4. **Dropout (Neural Networks):**
   - **Implementation:** Randomly deactivates a fraction of neurons during each training iteration.
   - **Effect:** Forces the network to learn more robust and redundant features, reducing reliance on specific neurons.
   - **Use Case:** Commonly used in neural networks to prevent overfitting.

5. **Early Stopping:**
   - **Implementation:** Monitors model performance on a validation set during training and stops training when performance starts degrading.
   - **Effect:** Prevents the model from becoming too specialized to the training data.
   - **Use Case:** Particularly effective when training deep learning models.

6. **Parameter Norm Penalties:**
   - **Implementation:** Adds a penalty term based on the norm of the model parameters to the cost function.
   - **Effect:** Discourages excessively large parameter values, preventing overfitting.
   - **Use Case:** Helps in controlling the overall scale of the parameters.

7. **Data Augmentation:**
   - **Implementation:** Introduces variations to the training data by applying transformations (e.g., rotation, scaling) to create new samples.
   - **Effect:** Increases the effective size of the training dataset, improving the model's ability to generalize.
   - **Use Case:** Widely used in computer vision tasks.

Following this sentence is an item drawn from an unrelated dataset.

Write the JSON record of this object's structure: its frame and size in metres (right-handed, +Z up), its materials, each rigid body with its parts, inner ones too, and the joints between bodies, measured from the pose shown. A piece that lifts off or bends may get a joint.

**How Regularization Prevents Overfitting:**
Regularization techniques add penalty terms to the model's cost function, influencing the optimization process during training. These penalties discourage the model from becoming too complex, preventing it from fitting the training data too closely. By controlling the model's complexity, regularization helps improve its ability to generalize to new, unseen data, reducing the risk of overfitting. The choice between L1, L2, or a combination of both, as well as other regularization techniques, depends on the specific characteristics of the data and the model being used.